**** Data provided

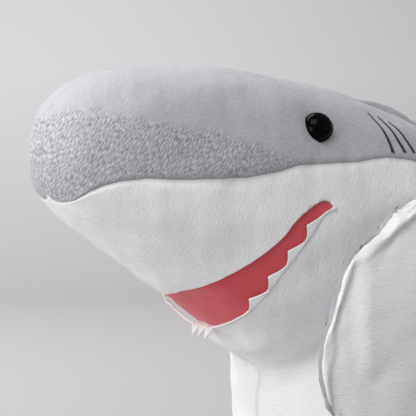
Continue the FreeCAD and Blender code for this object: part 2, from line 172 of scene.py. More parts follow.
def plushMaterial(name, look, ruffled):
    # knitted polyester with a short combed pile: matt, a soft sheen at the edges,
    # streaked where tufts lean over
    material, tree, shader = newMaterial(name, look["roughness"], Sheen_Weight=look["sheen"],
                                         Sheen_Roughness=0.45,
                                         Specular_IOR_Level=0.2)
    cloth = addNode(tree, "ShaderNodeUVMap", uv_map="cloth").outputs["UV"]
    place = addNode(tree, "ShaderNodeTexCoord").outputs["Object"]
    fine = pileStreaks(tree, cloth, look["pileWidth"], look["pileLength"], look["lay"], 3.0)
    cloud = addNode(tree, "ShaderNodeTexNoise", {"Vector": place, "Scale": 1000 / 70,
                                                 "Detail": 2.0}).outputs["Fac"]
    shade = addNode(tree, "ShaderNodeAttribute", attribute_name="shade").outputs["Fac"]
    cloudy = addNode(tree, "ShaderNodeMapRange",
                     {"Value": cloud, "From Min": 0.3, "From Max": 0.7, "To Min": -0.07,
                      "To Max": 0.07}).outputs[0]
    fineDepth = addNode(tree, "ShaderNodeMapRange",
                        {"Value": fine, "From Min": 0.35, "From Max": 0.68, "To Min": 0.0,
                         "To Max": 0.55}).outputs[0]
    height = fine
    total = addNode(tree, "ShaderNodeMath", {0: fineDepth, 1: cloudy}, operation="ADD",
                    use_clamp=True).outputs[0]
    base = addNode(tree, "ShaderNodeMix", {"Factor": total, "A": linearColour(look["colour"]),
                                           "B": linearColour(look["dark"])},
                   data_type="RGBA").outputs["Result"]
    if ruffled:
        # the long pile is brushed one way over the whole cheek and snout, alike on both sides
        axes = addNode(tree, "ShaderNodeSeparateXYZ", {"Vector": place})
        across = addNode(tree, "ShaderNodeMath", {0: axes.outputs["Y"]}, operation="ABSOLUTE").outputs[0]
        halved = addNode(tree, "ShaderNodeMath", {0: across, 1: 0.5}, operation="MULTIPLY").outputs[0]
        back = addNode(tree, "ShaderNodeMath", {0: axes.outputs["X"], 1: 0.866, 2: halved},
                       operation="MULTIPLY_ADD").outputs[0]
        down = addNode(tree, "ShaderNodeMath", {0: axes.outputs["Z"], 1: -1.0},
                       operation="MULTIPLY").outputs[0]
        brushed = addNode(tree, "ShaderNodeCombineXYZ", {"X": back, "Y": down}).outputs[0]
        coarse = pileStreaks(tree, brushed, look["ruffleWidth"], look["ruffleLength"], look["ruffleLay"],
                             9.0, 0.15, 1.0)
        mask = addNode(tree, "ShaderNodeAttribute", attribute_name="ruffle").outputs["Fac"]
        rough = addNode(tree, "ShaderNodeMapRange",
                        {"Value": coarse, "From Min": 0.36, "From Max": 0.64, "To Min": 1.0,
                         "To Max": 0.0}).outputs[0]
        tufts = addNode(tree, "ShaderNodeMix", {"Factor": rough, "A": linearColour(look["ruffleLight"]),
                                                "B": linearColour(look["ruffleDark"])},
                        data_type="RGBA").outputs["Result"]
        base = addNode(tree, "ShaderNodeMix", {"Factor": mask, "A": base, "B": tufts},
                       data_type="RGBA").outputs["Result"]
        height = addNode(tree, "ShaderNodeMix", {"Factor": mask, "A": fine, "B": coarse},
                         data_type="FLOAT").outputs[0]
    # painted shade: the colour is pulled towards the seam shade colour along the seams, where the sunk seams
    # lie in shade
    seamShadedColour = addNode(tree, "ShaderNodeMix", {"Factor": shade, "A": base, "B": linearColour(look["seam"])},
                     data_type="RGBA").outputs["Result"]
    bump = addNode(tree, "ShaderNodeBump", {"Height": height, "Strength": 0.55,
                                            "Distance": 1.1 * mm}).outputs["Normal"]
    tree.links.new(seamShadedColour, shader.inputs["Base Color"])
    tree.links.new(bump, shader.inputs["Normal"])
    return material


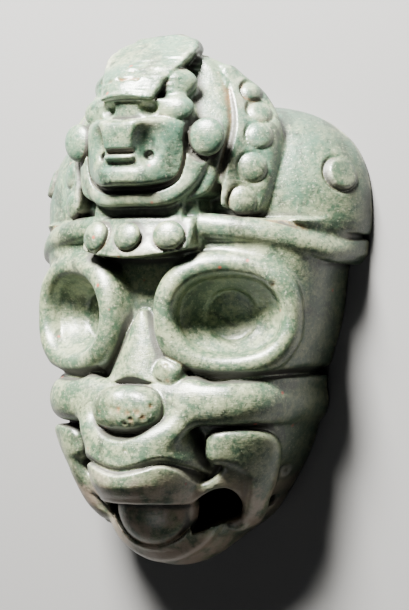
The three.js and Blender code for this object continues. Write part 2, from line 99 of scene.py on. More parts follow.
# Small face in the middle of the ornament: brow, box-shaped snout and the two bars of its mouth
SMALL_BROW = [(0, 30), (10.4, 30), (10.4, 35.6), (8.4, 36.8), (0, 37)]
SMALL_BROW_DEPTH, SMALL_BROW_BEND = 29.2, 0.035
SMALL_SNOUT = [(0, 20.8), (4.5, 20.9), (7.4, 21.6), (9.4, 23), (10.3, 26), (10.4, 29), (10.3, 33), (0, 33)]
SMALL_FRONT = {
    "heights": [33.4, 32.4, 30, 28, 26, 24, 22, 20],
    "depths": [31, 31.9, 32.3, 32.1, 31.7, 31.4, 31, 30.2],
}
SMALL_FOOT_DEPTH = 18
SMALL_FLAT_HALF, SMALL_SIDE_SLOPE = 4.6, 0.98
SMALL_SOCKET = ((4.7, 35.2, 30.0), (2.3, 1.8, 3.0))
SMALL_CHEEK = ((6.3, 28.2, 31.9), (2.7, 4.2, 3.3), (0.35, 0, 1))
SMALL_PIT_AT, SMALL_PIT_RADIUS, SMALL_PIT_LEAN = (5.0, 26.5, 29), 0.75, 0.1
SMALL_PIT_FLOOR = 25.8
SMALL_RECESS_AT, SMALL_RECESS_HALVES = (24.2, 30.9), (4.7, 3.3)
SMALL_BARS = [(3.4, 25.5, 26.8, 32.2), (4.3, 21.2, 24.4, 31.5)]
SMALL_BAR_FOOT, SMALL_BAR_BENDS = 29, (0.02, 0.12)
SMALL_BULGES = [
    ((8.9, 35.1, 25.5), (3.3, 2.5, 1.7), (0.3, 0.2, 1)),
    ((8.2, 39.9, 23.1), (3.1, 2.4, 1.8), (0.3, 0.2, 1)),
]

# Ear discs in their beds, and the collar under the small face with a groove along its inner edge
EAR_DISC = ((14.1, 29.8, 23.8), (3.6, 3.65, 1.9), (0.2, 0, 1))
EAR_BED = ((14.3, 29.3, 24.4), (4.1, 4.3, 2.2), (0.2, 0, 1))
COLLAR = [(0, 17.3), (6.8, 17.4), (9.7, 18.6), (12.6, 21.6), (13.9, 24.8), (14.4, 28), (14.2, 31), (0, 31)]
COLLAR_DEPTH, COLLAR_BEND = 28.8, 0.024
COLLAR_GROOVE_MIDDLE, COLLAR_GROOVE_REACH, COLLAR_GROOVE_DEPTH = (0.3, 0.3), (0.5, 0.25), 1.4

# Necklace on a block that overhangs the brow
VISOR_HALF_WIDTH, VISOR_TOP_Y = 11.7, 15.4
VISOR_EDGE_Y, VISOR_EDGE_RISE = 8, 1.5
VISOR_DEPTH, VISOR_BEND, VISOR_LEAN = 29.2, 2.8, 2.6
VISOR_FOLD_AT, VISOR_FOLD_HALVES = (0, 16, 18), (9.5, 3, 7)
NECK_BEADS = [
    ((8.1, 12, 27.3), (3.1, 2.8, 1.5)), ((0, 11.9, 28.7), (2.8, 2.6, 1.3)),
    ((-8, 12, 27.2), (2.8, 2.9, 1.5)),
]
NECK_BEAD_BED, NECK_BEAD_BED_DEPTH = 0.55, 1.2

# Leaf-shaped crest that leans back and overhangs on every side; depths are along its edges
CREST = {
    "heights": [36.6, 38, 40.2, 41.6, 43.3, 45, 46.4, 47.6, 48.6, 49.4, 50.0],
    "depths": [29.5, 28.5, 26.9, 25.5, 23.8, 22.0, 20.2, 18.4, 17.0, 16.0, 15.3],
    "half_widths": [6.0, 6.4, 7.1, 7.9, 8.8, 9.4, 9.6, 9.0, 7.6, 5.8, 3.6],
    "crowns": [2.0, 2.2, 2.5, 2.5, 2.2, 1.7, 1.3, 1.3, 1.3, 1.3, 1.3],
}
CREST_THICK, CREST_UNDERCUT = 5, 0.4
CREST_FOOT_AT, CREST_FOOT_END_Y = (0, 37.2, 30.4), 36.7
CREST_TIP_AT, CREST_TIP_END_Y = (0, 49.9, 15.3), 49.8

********

Your goal:
Go through the data and gather every line that holds "code".

Full solution:
Continue the FreeCAD and Blender code for this object: part 2, from line 172 of scene.py. More parts follow.
The three.js and Blender code for this object continues. Write part 2, from line 99 of scene.py on. More parts follow.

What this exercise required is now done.